Circular Polymer Designed by Regulating Entropy: Spiro-Valerolactone-Based Polyesters with High Gas Barriers and Adhesion Strength

Enthalpy is often the focal point when designing monomers for polymer circularity, but much less is explored on how entropy can be exploited to create polymers with synergistic circularity and properties. Here, we design a series of spiro-lactones (SLs) with closed-chain cycloalk(en)yl substituents at the α,α-position of δ-valerolactone (δVL), which, when combined with the parent δVL and gem-α,α-dialkyl-substituted δVL with open-chain alkyl groups, provide a desired platform for exploring the circular polymer design by focusing on the entropy change of polymerization. These SLs exhibit finely balanced (de)polymerizability that is regulated chiefly by entropy differentiation, allowing both the facile synthesis of polyester PSLs (Mn up to 1000 kg mol–1) in a living fashion and selective depolymerization of the PSLs to completely recover monomers under mild conditions (using a recyclable catalyst at 100 °C).
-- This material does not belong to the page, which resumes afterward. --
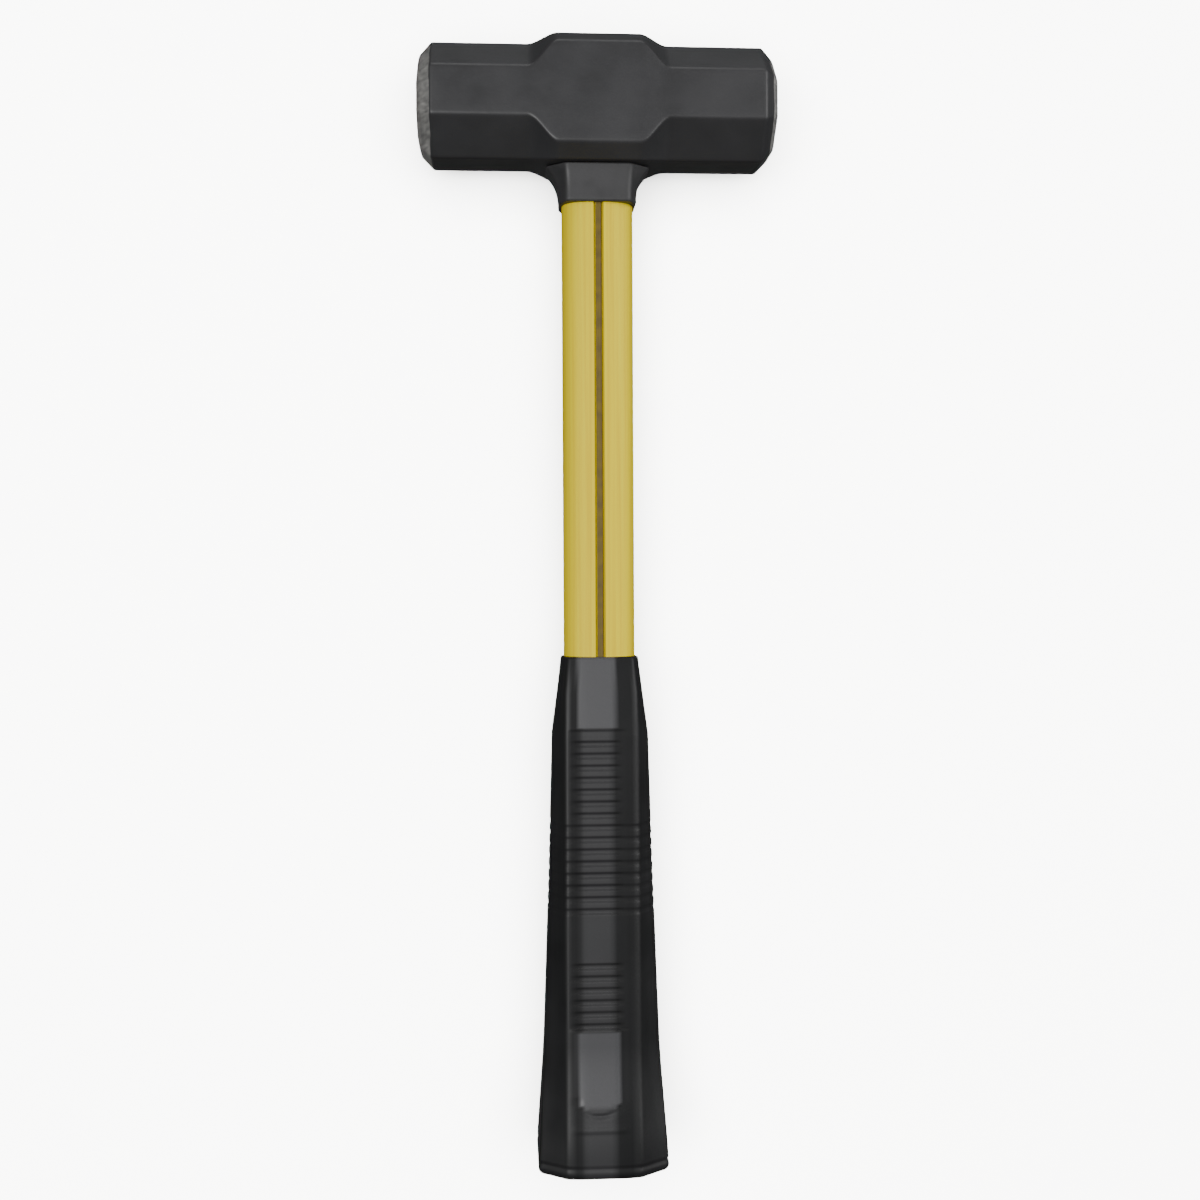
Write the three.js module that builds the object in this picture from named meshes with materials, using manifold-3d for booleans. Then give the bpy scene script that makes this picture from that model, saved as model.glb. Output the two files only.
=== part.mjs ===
// Double-faced short sledge hammer with a glass-fibre handle, lying on its side.
// Millimetres. +Y runs up the handle to the head, X is the striking axis, +Z is up.
// The origin is under the middle of the hammer, on the surface that it lies on.

import * as THREE from 'three';
import { mergeVertices } from 'three/addons/utils/BufferGeometryUtils.js';
import Module from 'manifold-3d';

const wasm = await Module();
wasm.setup();

// Overall
const totalLength = 406;
const tip = totalLength / 2;
const butt = -totalLength / 2;
const layHeight = 20.9;
const fitGap = 0.3;

// Head: an octagonal bar with a taller section around the eye
const headLength = 129;
const armHalf = 20.5;
const armFacetHalf = armHalf * Math.tan(Math.PI / 8);
const bossHalfHeight = 22.3;
const bossTopHalfDepth = 15;
const cheekHalfHeight = 17.5;
const bossFlatHalf = 13.5;
const shoulderEnd = 24.5;
const forgedEdgeRadius = 1.6;
const bevelLength = 4.4;
const bevelInset = 0.79;
const crownLength = 1;
const flatSpot = 0.5;
const headY = tip - bossHalfHeight;

// Eye through the head: waisted, so that the bonded handle can't pull out
const eyeWaistX = 13.2;
const eyeWaistZ = 10.4;
const eyeMouthX = 14.2;
const eyeMouthZ = 11.6;
const epoxyRecess = 0.6;

// Handle
const jacketHalfX = 12.9;
const jacketHalfZ = 9.8;
const coreHalfX = 9.7;
const coreHalfZ = 6.6;
const ovalPower = 2.6;
const grooveWidth = 3.2;
const grooveDepth = 1.6;
const lineThickness = 0.8;
const jacketTop = headY - bossHalfHeight - 0.4;
const jacketBottom = butt + 9;
const coreTop = tip - 1;
const coreBottom = butt + 7;

// Over-strike collar
const collarTop = headY - bossHalfHeight - fitGap;
const collarLength = 13.2;
const collarFootX = 13.9;
const collarHeadX = 18.9;
const collarFootZ = 11.3;
const collarHeadZ = 12.8;
const collarFrontFlat = 11.2;

// Grip
const gripTop = -17.9;
const neckBottom = -46;
const barrelBottom = -156;
const lipHalfX = 13.9;
const neckHalfX = 17.4;
const barrelHalfX = 20.9;
const buttHalfX = 23.9;
const lipHalfZ = 10.8;
const neckHalfZ = 13.4;
const barrelHalfZ = 15.4;
const buttFlareEnd = butt + 16;
const buttEdgeRadius = 3;
const frontFlat = 10.4;
const barrelSideFlat = 0.42;
const buttSideFlat = 0.66;
const ribPitch = 4.27;
const ribGroove = 0.8;
const upperRibTop = -48.9;
const upperRibCount = 15;
const wrappedRibCount = 8;
const lowerRibTop = -128.4;
const lowerRibCount = 6;
const cementThickness = 0.5;
const cementTop = -32;

const forgedSteel = new THREE.MeshStandardMaterial({ color: 0x3a3a3b, roughness: 0.45, metalness: 0.4 });
const yellowResin = new THREE.MeshStandardMaterial({ color: 0xe2c649, roughness: 0.3, metalness: 0 });
const glassFibre = new THREE.MeshStandardMaterial({ color: 0xc9bd8a, roughness: 0.5, metalness: 0 });
const darkResin = new THREE.MeshStandardMaterial({ color: 0x1d1b12, roughness: 0.5, metalness: 0 });
const epoxy = new THREE.MeshStandardMaterial({ color: 0x4b4a45, roughness: 0.5, metalness: 0 });
const blackRubber = new THREE.MeshStandardMaterial({ color: 0x2e2e2f, roughness: 0.7, metalness: 0 });
const blackPlastic = new THREE.MeshStandardMaterial({ color: 0x343435, roughness: 0.6, metalness: 0 });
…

One such PSL is semicrystalline (Tm = 134 °C), strong (ultimate strength = 43 MPa), hard (modulus = 1.85 GPa), and modestly flexible. These notable mechanical properties are bolstered by its superior barriers to oxygen and moisture permeation compared to common packaging materials. In addition, this PSL can be postfunctionalized to a recyclable OH-containing PSL that shows higher adhesion strength than the comparative commercial adhesives.